In his speech, Li said China will accelerate the use of AI across key industries.

“We will support the development of open-source AI communities and build a vibrant open-source ecosystem,” Li said.

China has set a goal of becoming a global AI leader by 2030, following the launch of its AI development plan in 2017.

Humanoid robot performers dressed in traditional costume join dancers in a performance during Chinese New Year celebrations in Beijing, China, Feb 19, 2026. (Photo: AP/Vincent Thian)

EIU’s Su said open source has become a distinctive feature of China’s AI development model.

“It helps accelerate technology diffusion so that advances in AI benefit a wider range of industries and the broader economy,” she said.

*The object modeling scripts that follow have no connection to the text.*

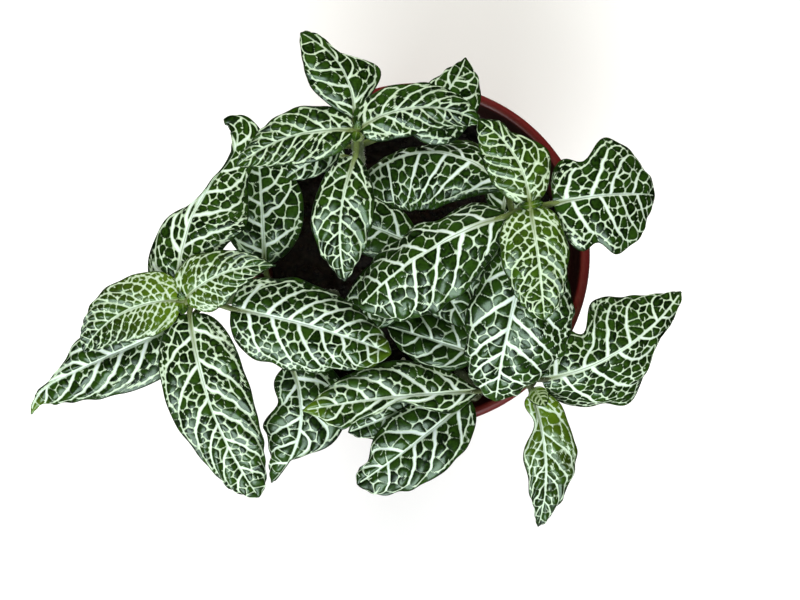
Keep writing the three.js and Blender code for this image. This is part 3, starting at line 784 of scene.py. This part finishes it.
# Soft green stem tissue: satin, pale and a little mottled, greener towards the leaves.
def stemSkin():
    material, tree, shader = newMaterial("soft stem skin")
    place = add(tree, "TexCoord", output="Object")
    mottle = add(tree, "TexNoise", {"Vector": place, "Scale": 1000 / 2.5, "Detail": 3})
    pale, fresh = (
        add(tree, "Mix", {0: mottle, 6: colour(dark), 7: colour(light)}, 2, data_type="RGBA")
        for dark, light in (stemColours["pale"], stemColours["fresh"])
    )
    green = add(tree, "Attribute", output="Fac", attribute_name="green")
    both = add(tree, "Mix", {0: green, 6: pale, 7: fresh}, 2, data_type="RGBA")
    # older growth near the mix is dull and brown, and the low stems are also darkened as painted shade under
    # the leaves: from 150 mm above the table down to 100 mm
    high = add(tree, "SeparateXYZ", {"Vector": place}, "Z")
    low = add(tree, "MapRange", {
        "Value": high, "From Min": 100 * mm, "From Max": 150 * mm, "To Min": 0.85, "To Max": 0,
    })
    both = add(tree, "Mix", {0: low, 6: both, 7: colour(stemColours["old"])}, 2, data_type="RGBA")
    fine = add(tree, "TexNoise", {"Vector": place, "Scale": 1000 / 0.4})
    bump = add(tree, "Bump", {"Strength": 0.4, "Distance": 0.3 * mm, "Height": fine})
    fill(tree, shader, {"Base Color": both, "Normal": bump, "Roughness": 0.5})
    return material


# Plant hair: colourless and soft, so it reads as a white down.
def hairSkin():
    material, tree, shader = newMaterial("plant hair")
    fill(tree, shader, {"Base Color": colour("#eef1e6"), "Roughness": 0.6})
    return material


stemMaterial = stemSkin()
hairMaterial = hairSkin()


def makeShoot(name, shoot, seed):
    rng = np.random.default_rng(seed)
    buried, sides, stalkSides = (stemShape[key] for key in ("buried", "sides", "stalkSides"))
    t = np.linspace(0, 1, stemShape["rings"])
    above = stemPlace(shoot, t)
    below = above[:1] - up * np.linspace(stemShape["depth"] - seatGap, 2, buried)[:, None]
    line = np.vstack([below, above])
    radii = np.interp(t, [0, 1], [stemShape["foot"], stemShape["crown"]])
    swelling, length = stemShape["swelling"]
    for place in sorted({own["node"] for own in shoot["leaves"].values()}):
        radii = radii + swelling * bell(t - place, length)
    radii = np.concatenate([np.full(buried, stemShape["foot"]), radii])
    lean = np.array([*(np.array(shoot["crown"][:2]) - shoot["root"]), 0.0])
    parts = [tube(line, radii, sides, unit(np.cross(up, lean)))]
    green = [np.concatenate([np.zeros(buried * sides), np.repeat(t ** 3, sides), [0, 1]])]
    count = int(stemShape["hairs"] * np.linalg.norm(above[-1] - above[0]))
    down = [hairs(line[buried:], radii[buried:], count, rng)]
    for label, own in shoot["leaves"].items():
        start = stemPlace(shoot, np.array(own["node"]))
        base = stalkEnd(own, start)
        rib = midribLine(own, base)
        size = min(1, own["length"] / 30)
        sunk = np.array(stemShape["sunk"])[:, None] * size
        under = placeOn(rib, np.array(stemShape["under"])) - up * sunk
        stalk = smoothLine(np.vstack([start, under]), 6)
        last = len(stemShape["stalk"]) - 1
        width = np.interp(np.linspace(0, last, len(stalk)), range(last + 1), stemShape["stalk"]) * size
        parts.append(tube(stalk, width, stalkSides, up))
        green.append(np.ones(len(stalk) * stalkSides + 2))
        count = int(own["petiole"] * stemShape["stalkHairs"] * size) + 4
        down.append(hairs(stalk[2:14], width[2:14], count, rng))
        makeLeaf(f"{name}_{label}", own, base, name, rng)
    marks = {"green": np.concatenate(green)}
    makePiece(f"{name}_stem", *joined(parts), stemMaterial, name, "foliage", marks)
    makePiece(f"{name}_hairs", *joined(down), hairMaterial, name, "foliage")
    print(name, "ready with", len(shoot["leaves"]), "leaves")


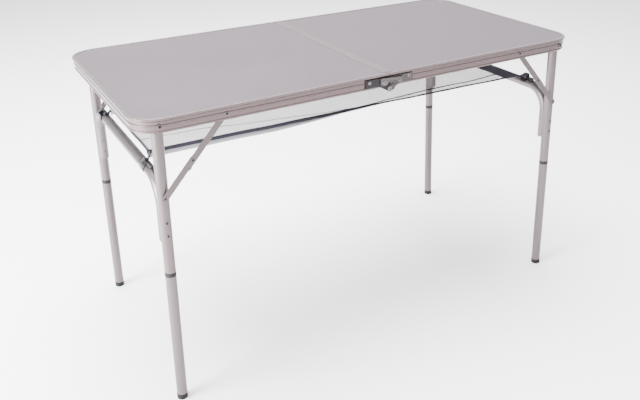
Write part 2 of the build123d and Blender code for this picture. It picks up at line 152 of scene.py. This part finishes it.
# ---- camera and light ----
def add_camera():
    """The standing view of the table from its front left corner."""
    azimuth, down, roll = (math.radians(angle) for angle in CAMERA_TURN)
    ahead = Vector((math.sin(azimuth) * math.cos(down), math.cos(azimuth) * math.cos(down), -math.sin(down)))
    side = ahead.cross(Vector((0, 0, 1))).normalized()
    up = side.cross(ahead)
    right = math.cos(roll) * side + math.sin(roll) * up
    top = -math.sin(roll) * side + math.cos(roll) * up
    data = bpy.data.cameras.new("camera")
    data.sensor_width = 36.0
    data.lens = CAMERA_LENS
    data.shift_x = CAMERA_SHIFT
    camera = bpy.data.objects.new("camera", data)
    turned = Matrix((right, top, -ahead)).transposed().to_4x4()
    camera.matrix_world = Matrix.Translation(CAMERA_PLACE) @ turned
    bpy.context.scene.collection.objects.link(camera)
    bpy.context.scene.camera = camera


def add_area(name, place, target, size, power, colour):
    data = bpy.data.lights.new(name, "AREA")
    data.shape = "DISK"
    data.size = size
    data.energy = power
    data.color = colour
    light = bpy.data.objects.new(name, data)
    aim = (Vector(target) - Vector(place)).to_track_quat("-Z", "Y")
    light.matrix_world = Matrix.Translation(Vector(place)) @ aim.to_matrix().to_4x4()
    bpy.context.scene.collection.objects.link(light)


def add_studio():
    world = bpy.data.worlds.new("studio")
    world.use_nodes = True
    world.node_tree.nodes["Background"].inputs["Color"].default_value = (1.0, 0.99, 0.99, 1)
    world.node_tree.nodes["Background"].inputs["Strength"].default_value = 1.35
    bpy.context.scene.world = world
    add_area("overhead", (-0.3, 0.6, 3.6), (0, 0, 0), 3.6, 740, (1.0, 0.985, 1.0))
    add_area("key", (-3.6, -0.3, 1.3), (0, 0, 0.5), 2.2, 720, (1.0, 1.0, 1.0))


def add_floor():
    mesh = bpy.data.meshes.new("floor")
    corner_signs = ((-1, -1), (1, -1), (1, 1), (-1, 1))
    mesh.from_pydata([(x * FLOOR_HALF, y * FLOOR_HALF, 0) for x, y in corner_signs], [], [(0, 1, 2, 3)])
    floor = bpy.data.objects.new("floor", mesh)
    bpy.context.scene.collection.objects.link(floor)
    mesh.materials.append(new_material("floor", (0.95, 0.95, 0.95), roughness=0.8, specular=0.1)[0])


# ---- materials ----
def new_material(name, colour, roughness=0.5, metallic=0.0, specular=0.5, sheen=0.0):
    material = bpy.data.materials.new(name)
    material.use_nodes = True
    tree = material.node_tree
    shader = tree.nodes["Principled BSDF"]
    shader.inputs["Base Color"].default_value = (*colour, 1)
    shader.inputs["Roughness"].default_value = roughness
    shader.inputs["Metallic"].default_value = metallic
    shader.inputs["Specular IOR Level"].default_value = specular
    shader.inputs["Sheen Weight"].default_value = sheen
    return material, shader, tree


def stretched(tree, scale, space="Object"):
    """Places in metres, on the object or along and across a cloth (UV), times a scale for each axis."""
    where = tree.nodes.new("ShaderNodeTexCoord")
    mapping = tree.nodes.new("ShaderNodeMapping")
    mapping.inputs["Scale"].default_value = scale
    tree.links.new(where.outputs[space], mapping.inputs["Vector"])
    return mapping.outputs["Vector"]


def noise(tree, stretch, scale, detail=4.0, roughness=0.55):
    made = tree.nodes.new("ShaderNodeTexNoise")
    made.inputs["Scale"].default_value = scale
    made.inputs["Detail"].default_value = detail
    made.inputs["Roughness"].default_value = roughness
    tree.links.new(stretched(tree, stretch), made.inputs["Vector"])
    return made.outputs["Fac"]


def ribs(tree, axis, pitch, wobble=0.0):
    """A wave of ribs across an axis, from 0 to 1, with one rib to each pitch in metres."""
    made = tree.nodes.new("ShaderNodeTexWave")
    made.bands_direction = axis
    made.inputs["Scale"].default_value = math.pi / (10 * pitch)
    made.inputs["Distortion"].default_value = wobble
    tree.links.new(stretched(tree, (1, 1, 1), "UV"), made.inputs["Vector"])
    return made.outputs["Fac"]


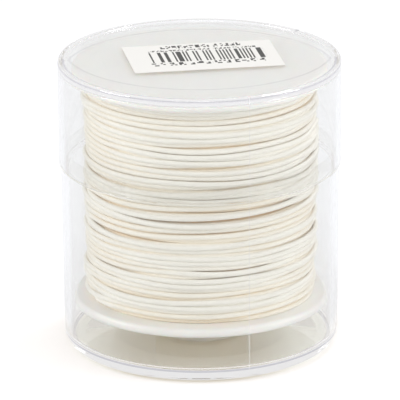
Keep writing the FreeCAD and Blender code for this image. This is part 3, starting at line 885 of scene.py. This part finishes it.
# %% The winding in place
REACHED_BY, REACH_GAP = 85, 0.1
PROUD_FROM, PROUD_MOST = 0.25, 0.23

outermost = np.concatenate([radius for _, radius in layer_turns[-1]])
shrink = WINDING_RADIUS - CORD_HEIGHT / 2 - REACH_GAP - np.percentile(outermost, REACHED_BY)


def settled(radius):
    """The radius in place, where a cord that stands too proud has sunk into the ones below."""
    proud = radius + shrink - (WINDING_RADIUS - CORD_HEIGHT / 2 - PROUD_FROM)
    sunk = proud - PROUD_MOST * np.tanh(proud / PROUD_MOST)
    return radius + shrink - np.where(proud > 0, sunk, 0)


for number, turns in enumerate(layer_turns):
    radii = settled(np.concatenate([radius for _, radius in turns]))
    print(f"layer {number}: radius {radii.min():.2f} to {radii.max():.2f}, mean {radii.mean():.2f}")

# %% [markdown]
# The course becomes a tube. A bevelled curve could do that, but its rings are round and all
# alike. Here each ring stands square to the cord, is a little wider than high, and shrinks
# at the cord's free end, which lifts off the winding.

# %% The winding's rings
TAIL_POINTS, TAIL_LIFT, TAIL_TAPER = 6, 0.35, (0.7, 0.02)


def cord_line(turns, cut):
    """The cord's middle line and its thickness. A cut end lifts off a little and tapers shut."""
    heights = np.concatenate([height for height, _ in turns])
    radii = settled(np.concatenate([radius for _, radius in turns]))
    angles = np.arange(len(heights)) * 2 * np.pi / STEPS
    thickness = np.ones(len(heights))
    if cut:
        heights, radii, angles, thickness = (row[:-cut] for row in (heights, radii, angles, thickness))
        radii[-TAIL_POINTS:] += np.linspace(0, TAIL_LIFT, TAIL_POINTS)
        thickness[-len(TAIL_TAPER):] = TAIL_TAPER
    centre = np.stack([radii * np.cos(angles), radii * np.sin(angles), heights], axis=1)
    return centre, angles, thickness


def cord_rings(centre, angles, thickness, sides):
    """A ring of points square to the cord at each point of its middle line."""
    tangent = np.gradient(centre, axis=0)
    tangent /= np.linalg.norm(tangent, axis=1)[:, None]
    outward = np.stack([np.cos(angles), np.sin(angles), np.zeros_like(angles)], axis=1)
    sideways = np.cross(tangent, outward)
    sideways /= np.linalg.norm(sideways, axis=1)[:, None]
    outward = np.cross(sideways, tangent)
    ring = np.arange(sides) * 2 * np.pi / sides
    return centre[:, None, :] + thickness[:, None, None] * (
        CORD_HEIGHT / 2 * np.cos(ring)[None, :, None] * outward[:, None, :]
        + CORD_WIDTH / 2 * np.sin(ring)[None, :, None] * sideways[:, None, :]
    )


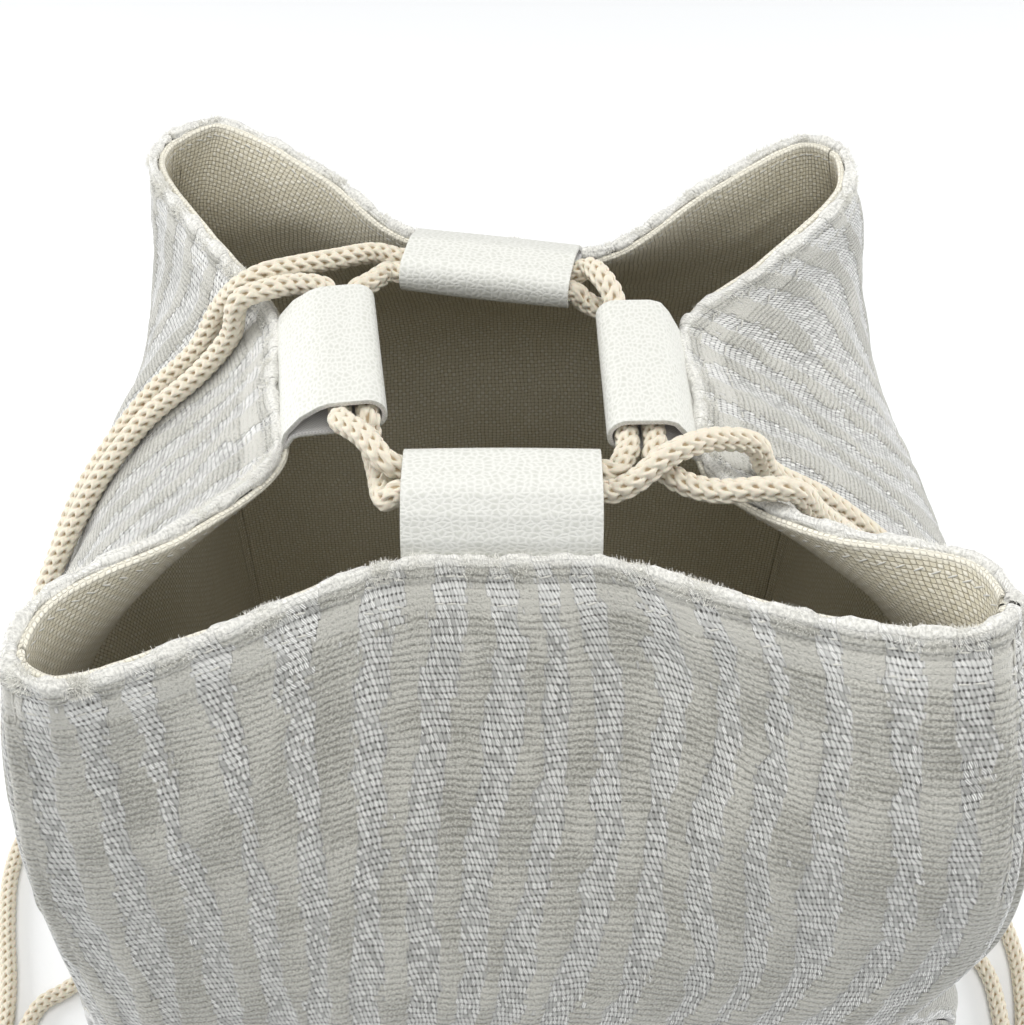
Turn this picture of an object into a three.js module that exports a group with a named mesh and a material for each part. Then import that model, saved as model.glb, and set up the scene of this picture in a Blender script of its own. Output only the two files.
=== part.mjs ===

As the term suggests, open source is where the source code is freely accessible, allowing anyone to use, modify, and distribute it. In contrast, closed source is where access to the source code is restricted, preventing external alterations and extensions.

Both have their merits and drawbacks. Open-source models promote collaboration but may lack resources, while closed-source models provide greater control and monetisation potential but restrict transparency and flexibility. 

UOB Kay Hian’s Goh said the open-source push has several strategic aims, including boosting domestic innovation and supporting tech self-reliance amid tighter chip export controls.

“Standards follow adoption, and open source is how China drives adoption,” he said.

Beyond AI, Beijing is stepping up support for strategic sectors such as integrated circuits, quantum technology, embodied AI, brain-computer interfaces and 6G.

The government will build large-scale computing centres to provide the processing power needed for advanced AI systems.

Beijing also pledged to deepen capital market reforms to channel more funding into core technology firms.